Community, Creswell

Warm nostalgia and yuletide cuties at 5Cs Christmas Program

DRESSED IN THEIR CHRISTMAS FINERY, A GROUP OF TODDLERS AND TWO-YEAR-OLDS PLAY WITH JINGLE BELLS AS THE CHOIR SINGS ”JINGLE BELLS” DURING THE ANNUAL 5CS CHRISTMAS PROGRAM LAST THURSDAY. FROM LEFT: MONROE MEANS, EASTON HILL, GRAYSON TAYLOR, NAOMI BATES AND RYDER LOVENBURG. Gini Davis/The Creswell Chronicle

The warm nostalgia of ”Christmas at Papa and Grams” was evoked during the 41st Creswell Christian Child Care Center (5Cs) Christmas Program, held Dec. 13 at Creswell Church of Christ.

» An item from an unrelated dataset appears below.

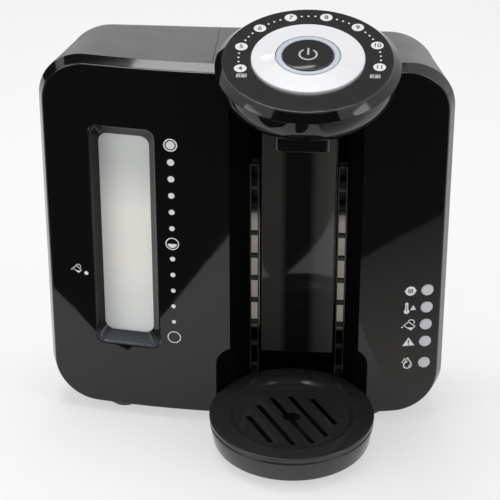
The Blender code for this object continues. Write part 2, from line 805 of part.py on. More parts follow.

The program, said 5Cs director, Debby Hisey, was dedicated to her mother and longtime 5Cs teacher, Imogene Hisey – who attended – and her late father, Chuck Hisey. ”They are ‘Grams and Papa’ to 20 grandkids, and they had a great-grandchild in this year’s program,” Hisey said.

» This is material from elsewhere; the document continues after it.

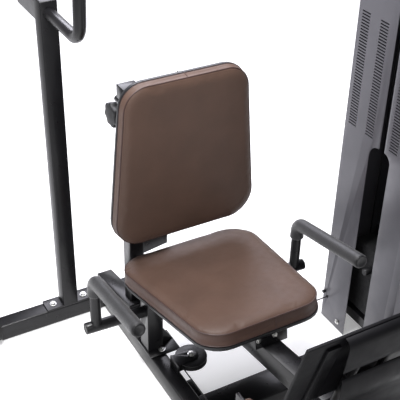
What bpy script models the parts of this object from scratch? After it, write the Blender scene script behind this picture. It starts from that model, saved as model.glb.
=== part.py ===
"""Hip abductor machine: seat, front pedestal with two leg levers, and weight tower.

Units are metres, +Z is up and the user faces -Y, so +X is on the user's left.
The origin is on the floor, under the front edge of the seat, on the seat's centre line.
"""
import math

import bmesh
import bpy
from mathutils import Matrix, Vector

GAP = 0.0003                  # clearance between touching pieces
TUBE = 0.060                  # width of the square frame tubes
FLOOR_TUBE_TOP = 0.068        # height of the cross tubes on the floor
RAIL_TOP = 0.075              # height of the long base rail
RAIL_X = -0.1895              # centre line of the base rail, outboard of the seat
RAIL_FRONT_Y = -0.078
REAR_Y = 0.694                # front face of the rear base tube
REAR_DEPTH = 0.062
UPRIGHT_X = -0.3595
UPRIGHT_TOP = 1.31

SEAT_TILT = math.radians(9.02)
SEAT_ORIGIN = Vector((0.0, -0.11, 0.431))   # front edge of the shell's underside
PAD_X = -0.010                # the pads sit slightly off the beam's centre line
SEAT_FRONT, SEAT_DEPTH = -0.045, 0.612      # front edge along the seat's slope, and depth
SEAT_FRONT_HALF, SEAT_REAR_HALF = 0.2231, 0.2777
SEAT_CORNERS = (0.099, 0.107)               # radii of the front and rear corners
SEAT_SHELL, SEAT_CUSHION = 0.0169, 0.0575
BEAM_WIDTH, BEAM_HEIGHT = 0.070, 0.076
BEAM_TOP_AT_SEAT = 0.393      # beam's top, below the seat's front edge
BEAM_REAR = 0.2960

BACK_ORIGIN = Vector((PAD_X, 0.402, 0.490))   # lower edge of the back pad's front face
BACK_HEIGHT = 0.610
BACK_LOW_HALF, BACK_TOP_HALF = 0.2845, 0.2300
BACK_CORNERS = (0.102, 0.088)
BACK_CUSHION, BACK_SHELL, BACK_PLATE = 0.040, 0.024, 0.005
COLUMN_LO, COLUMN_HI = (-0.2000, 0.480), (-0.1450, 0.535)
COLUMN_TOP, COLUMN_HEAD = 1.010, 1.056
SLIDE_BAR_Z = (0.620, 0.965)
SLIDE_BAR_R = 0.0125
BACK_TRAVEL = 0.060

HANDLE_X, HANDLE_Y, HANDLE_Z = 0.400, 0.330, 0.255
HANDLE_R, CROSS_R, GRIP_R = 0.019, 0.021, 0.025
CROSS_HALF = 0.438
GRIP_RISE, GRIP_REACH = math.radians(13.5), 0.383
HANDLE_YAW = math.radians(-3.0)   # the handle frame stands slightly turned on the seat post

PANEL_TOP, PANEL_TOP_Y = 0.825, -0.590      # top edge of the front plate
PANEL_SLOPE = 0.2996                        # the plate's lean: dy over dz
PANEL_HALF = 0.2115
PANEL_LOW = 0.520
PANEL_THICK = 0.012
COVER_LEFT = -0.100

SHAFT_X, SHAFT_Y, SHAFT_R = 0.075, -0.580, 0.012
SHAFT_LOW, SHAFT_HIGH = 0.080, 0.368        # plates at the ends of the lever shafts
CAM_R = 0.0825                # radius of the cable on the lever's cam
GEAR_R, GEAR_TEETH = 0.075, 30
ARM_Z = 0.300
ARM_OUT = 0.240
REST_Z = 0.145               # height of the foot rests, clear above the cable

PULLEY_R, PULLEY_WIDTH = 0.058, 0.022
GROOVE_R = 0.050              # radius of the cable's centre line on a small pulley
CABLE_R = 0.0025
CABLE_Z = 0.105
CABLE_Y = 0.235
GUIDE_PULLEY = Vector((-0.1075, CABLE_Y - GROOVE_R, CABLE_Z))

TOWER_X = 0.5275              # the tower's face towards the seat
TOWER_BACK = 0.930
TOWER_FRONT_Y, TOWER_REAR_Y = -0.1285, 0.2585
TOWER_TOP = 1.60
SHEET = 0.0025
SLIT = (0.043, 0.069)
WINDOW = (0.010, 0.115)
WINDOW_TOP = 0.860
STACK = Vector((0.700, 0.060, 0.0))
STACK_HALF = (0.130, 0.105)
STACK_BASE = 0.130
PLATE_THICK, PLATE_PITCH = 0.0220, 0.0225
LOWER_PLATES, LIFTED_PLATES = 9, 4
ROD_OFFSET, ROD_R = 0.075, 0.0125
BORE_R, BORE_DEPTH = 0.0036, 0.150   # the cable slides in this bore as the stack rises
TOWER_BEAM = (1.245, 1.290)
TOP_PULLEY_R = (CABLE_Y - 0.060) / 2
TOP_PULLEY_Z = 1.430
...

The grandmas and grandpas, moms, dads and others who filled the sanctuary took a fond trip down memory lane, led by children festively costumed as cups of cocoa, gingerbread men, Christmas presents and toy soldiers, and narrator Shelby Lybarger’s reminiscences about traveling to grandma and grandpa’s house for Christmas.
”It was always the best time of the year,” Lybarger narrated, ”recalling” sleigh rides through the snow, eating cookies and drinking hot chocolate in front of the fireplace, and a wonderful old trunk in which Christmas toy soldiers and many more treasures were to be found.

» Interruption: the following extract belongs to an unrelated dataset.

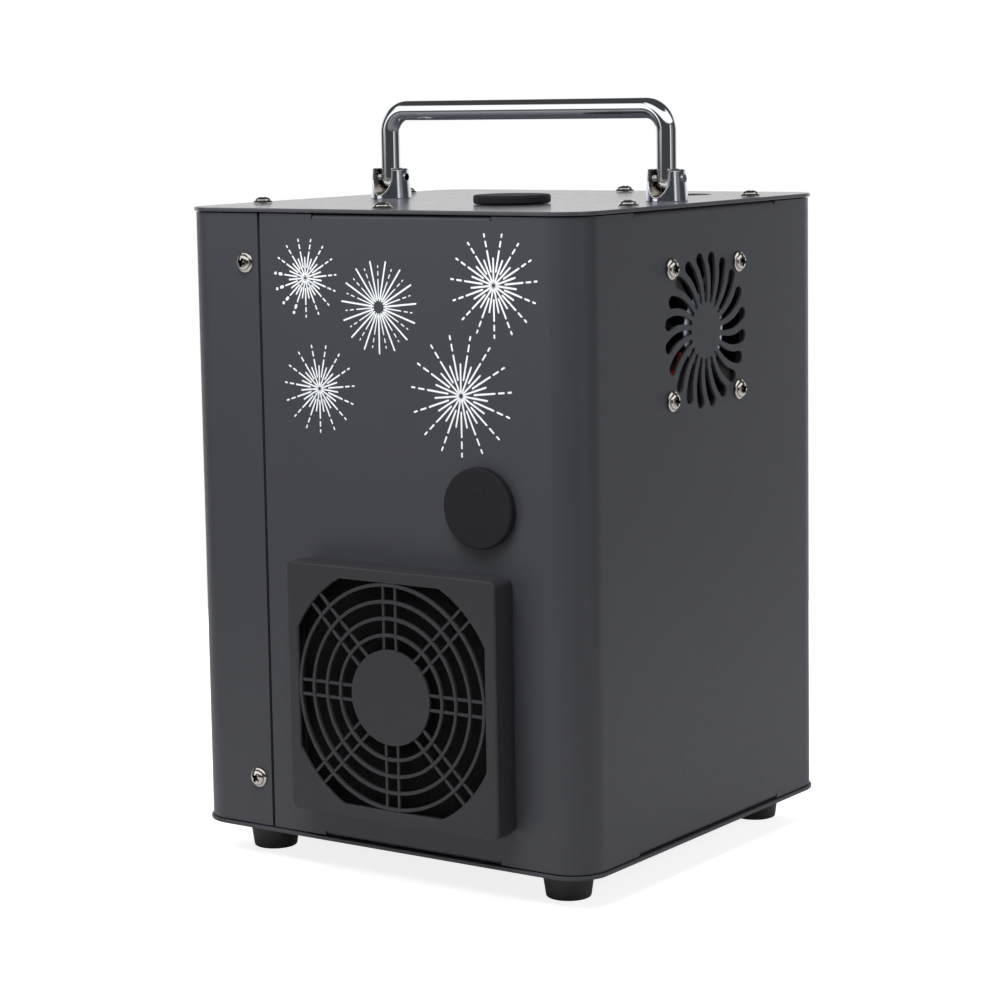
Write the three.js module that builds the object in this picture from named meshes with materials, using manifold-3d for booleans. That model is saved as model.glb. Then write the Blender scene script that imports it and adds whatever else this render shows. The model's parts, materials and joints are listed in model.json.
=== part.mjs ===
// A cold spark machine: a sheet-steel case on rubber feet, with a folding handle on top. It holds a
// powder hopper, a feed screw, a heated barrel, two fans and a blower, and its panel is at the back.
// Millimetres. X runs left to right as seen from the front, Y from front to back, and Z up.
// Every size below belongs to the case's own corner: X = 0 is the left side, Y = 0 the front and
// Z = 0 the underside of the bottom plate.

import * as THREE from "three";
import { mergeVertices } from "three/addons/utils/BufferGeometryUtils.js";
import Module from "manifold-3d";

const wasm = await Module();
wasm.setup();

// Case
const caseWidth = 186;
const caseDepth = 181;
const caseHeight = 246.5;
const sheetThickness = 1.2;
const plateThickness = 1.5;
const plateOverhang = 0.8;
const plateGap = 0.5;
const cornerRadius = 14;

// Clearances shared by all the pieces
const seatGap = 0.25;
const cutOverrun = 1;

// Seam between the main shell and the side cover
const seamAcross = 38.9;
const seamGap = 1.3;
const lipReach = 18;
const lipLap = 8;
const lipEndGap = 6;

// Screw tabs bent in from the walls' edges
const tabReach = 13;
const tabLeg = 3;
const bendRadius = 2;
const tabRelief = 0.6;
const frontTabStart = 65.5;
const frontTabEndInset = 38;
const sideTabLength = 104;

// Plate screws, with their places in from the edges
const plateScrewInset = 8;
const leftScrewOffsets = [-49.7, 48.3];
const rightScrewOffsets = [-43.3, 47.3];
const backScrewOffset = 3.9;
const screwFlangeRadius = 4;
const screwHeadRadius = 3.1;
const screwHeadHeight = 2.2;
const screwFlangeHeight = 0.5;
const domeRadiusShare = 0.8;
const domeHeightShare = 0.85;
const screwShankRadius = 1.5;
const plateScrewLength = 6;

// Cover screws, on the strip at the front and at the back
const coverScrewAcross = 31.8;
const coverScrewInset = 21;

// Feet
const footHeight = 12.5;
const footTopRadius = 10.4;
const footBottomRadius = 8.6;
const footRecessRadius = 4.5;
const footRecessDepth = 4;
const footStemRadius = 2.4;
const footStemLength = 5;
const footSideInset = 21.7;
const footFrontInset = 21.7;
const footBackInset = 18.5;

// Filter on the front: a frame fixed to the wall, a foam sheet and a cover that clips over both
const filterFromRight = 78.5;
const filterUp = 63.6;
const filterMargin = 2.75;
const filterDepth = 12.9;
const filterCorner = 3;
const filterFaceThickness = 2;
const filterSkirtThickness = 1.8;
const filterFrameThickness = 3;
const filterFrameInset = 0.6;
const filterRimThickness = 1.6;
const filterRimDepth = 3.6;
const filterFoamThickness = 3.3;
const filterFaceBorder = 5.05;
const filterOpeningBulge = 5.8;
const grilleDiscRadius = 18.4;
const grilleDiscGap = 5.5;
const grilleRingInset = 0.6;
const grilleRingCount = 4;
const grilleSpokeCount = 8;
const grilleRingWidth = 1.4;
const grilleBarWidth = 1.2;
const grilleBarSpread = 2.8;
const grilleThickness = 1.6;
const grilleRecess = 0.2;
const supportBarWidth = 3;
const supportRingRadius = 21;
const pegRadius = 2;
const pegLength = 9;

// Intake fan behind the filter
const intakeSize = 92;
const intakeDepth = 25;
const intakeBoreWall = 2.5;
const intakeHubRadius = 19;
const intakeHoleInset = 4.75;
const intakeBladeCount = 7;

// Exhaust fan behind the vent in the right side
const ventForward = 1;
const ventDrop = 49.2;
const exhaustSize = 60;
const exhaustDepth = 15;
const exhaustBoreWall = 1.5;
const exhaustHubRadius = 15;
const exhaustHoleInset = 5;
const exhaustBladeCount = 7;
const ventScrewLength = 10;

// Sizes that both fans share
const fanCorner = 3;
const fanHoleRadius = 2.2;
const fanStrutDepth = 3;
const fanStrutWidth = 4;
const fanTipGap = 1;
const fanShaftRadius = 1.5;
const fanBladeThickness = 1.1;
const fanBladePitch = 42;
const fanBladeRoot = 5;

// Swirl slots of the vent
const slotCount = 20;
const slotInnerRadius = 11.3;
const slotBoreGap = 0.7;
const slotInnerHalfWidth = 0.9;
const slotOuterHalfWidth = 2.55;
const slotSwirl = 0.165;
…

The program opened with Church of Christ Pastor Doug Allison inviting everyone to stand and sing ”O Come All Ye Faithful.” Then, the 5Cs Christmas Choir – wearing glasses and aprons like ”Papa” and ”Grams” – sang ”Over the River and Through the Woods” to introduce the program’s theme.
Toddlers and two-year-olds wearing their Christmas finery joined the Choir for ”A Tiny Little Baby,” ”Jingle Bells” and ”Angel Band.”
Stalwart Christmas Toy Soldiers joined the Choir for ”I’m in the Lord’s Army” and ”He is King.”
The Choir was joined by Gingerbread Men and marshmallow-topped cups of Cocoa for charming renditions of ”Take Me Out to My Grandma’s,” ”Hot Chocolate” and ”Bundle Up.”
Lybarger narrated remembrances of being allowed to open ”just one present” on Christmas Eve at Papa and Grams’: ”This was the first year I got to give presents of my own, and I found out how fun it is to shop for and wrap presents for someone else,” she said.
Gaily wrapped living Presents, their tags addressing them to ”Papa,” ”Grams” or ”Papa and Grams,” joined the Choir for ”Wrap it All Up”; Kindergartner Kadence Miller and Pre-K students Emily Berry, Adalynn Morgan and Isabelle Nibblett sang the first verse of ”Happy Birthday, Jesus” and joined the Presents and Choir in singing the rest of the song.
Last to emerge from the delightful old Christmas trunk was Papa and Grams’ nativity scene, set up in a place of honor to remind the family of ”the true meaning of the season,” Lybarger said, relating how Papa would tell the grandchildren the Christmas story of Christ’s birth.
The Nativity, comprised of Mary (Kaycie Willhite), Joseph (Ryker Dietrich), Shepherds, Sheep and the Three Wise Men joined the Choir in singing ”Sheep Party” and ”Hush, There’s a Baby.”
All the children returned to the stage to join the Choir in singing ”A Tiny Little Baby” and ”We Wish You a Merry Christmas.”
”We’re honored you chose to spend some time with us, remembering what Christmas is all about,” Lybarger said – her words encompassing, like the program itself, children’s wonder and joy and the excitement of Christmas morning, as well as the celebration of Christ’s birth.
The audience joined in singing the closing number, ”Joy to the World,” and before giving the closing prayer, Allison asked guests to give one more round of applause to each group of children (Choir, Presents, etc.) separately.
Teaching 12 songs each year to youngsters not yet old enough to read challenged 5Cs teachers and children, but the payoff is always worth it: ”My favorite is those kids who struggle a little bit to learn the songs or just to come up (onstage), and overcome it,” Hisey said. ”Seeing that light in their eyes when they say ‘I did it’… You can’t beat it.”
Those special moments with each new group of children make ”every year my favorite,” Hisey said. ”We do the very best we can, and God takes what we do and turns it into what it is. It’s like the ‘loaves and fishes’; every year, He’s done that.”